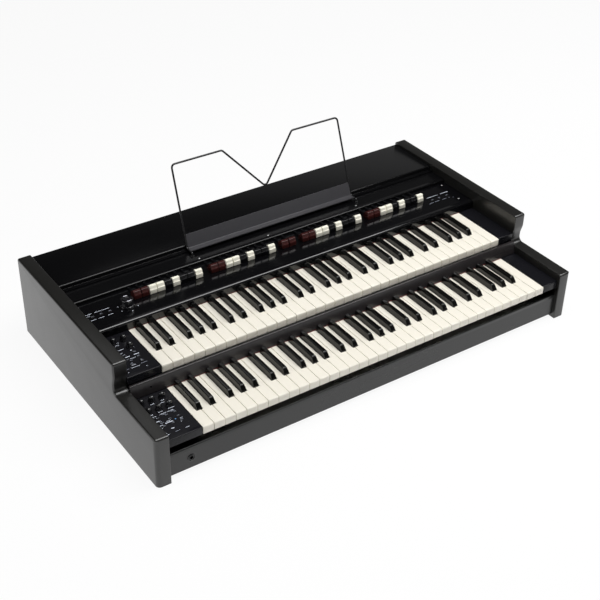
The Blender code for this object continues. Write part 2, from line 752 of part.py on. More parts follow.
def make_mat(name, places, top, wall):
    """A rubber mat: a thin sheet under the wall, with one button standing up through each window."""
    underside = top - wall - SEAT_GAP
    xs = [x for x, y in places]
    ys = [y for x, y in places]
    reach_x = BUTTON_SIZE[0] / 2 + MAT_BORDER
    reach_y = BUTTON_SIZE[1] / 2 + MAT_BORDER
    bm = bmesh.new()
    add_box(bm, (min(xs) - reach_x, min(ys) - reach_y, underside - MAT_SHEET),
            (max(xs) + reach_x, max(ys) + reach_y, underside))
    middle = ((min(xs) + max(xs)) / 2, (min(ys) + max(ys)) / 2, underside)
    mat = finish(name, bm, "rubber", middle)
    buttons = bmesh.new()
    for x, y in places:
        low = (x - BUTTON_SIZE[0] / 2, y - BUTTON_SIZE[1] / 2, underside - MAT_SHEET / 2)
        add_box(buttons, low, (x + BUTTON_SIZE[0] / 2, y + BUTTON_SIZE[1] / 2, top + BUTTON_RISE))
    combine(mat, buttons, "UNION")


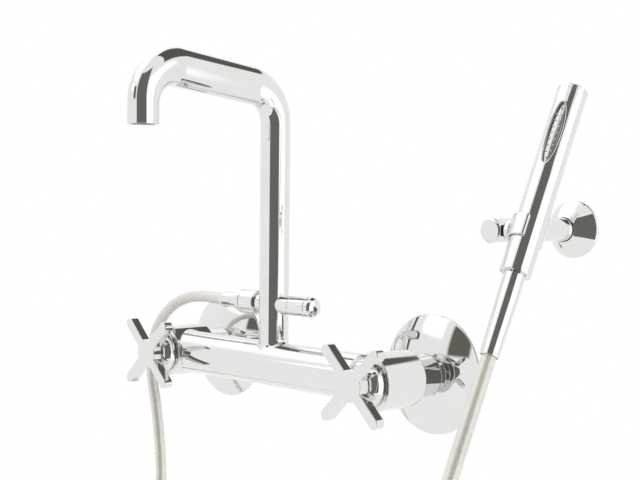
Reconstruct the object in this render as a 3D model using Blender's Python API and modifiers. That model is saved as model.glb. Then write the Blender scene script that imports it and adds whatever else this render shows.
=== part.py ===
+ + + + + + +
> Set task
Only the number is wanted: count the lines of the records that hold the word "Blender".

> Worked answer
2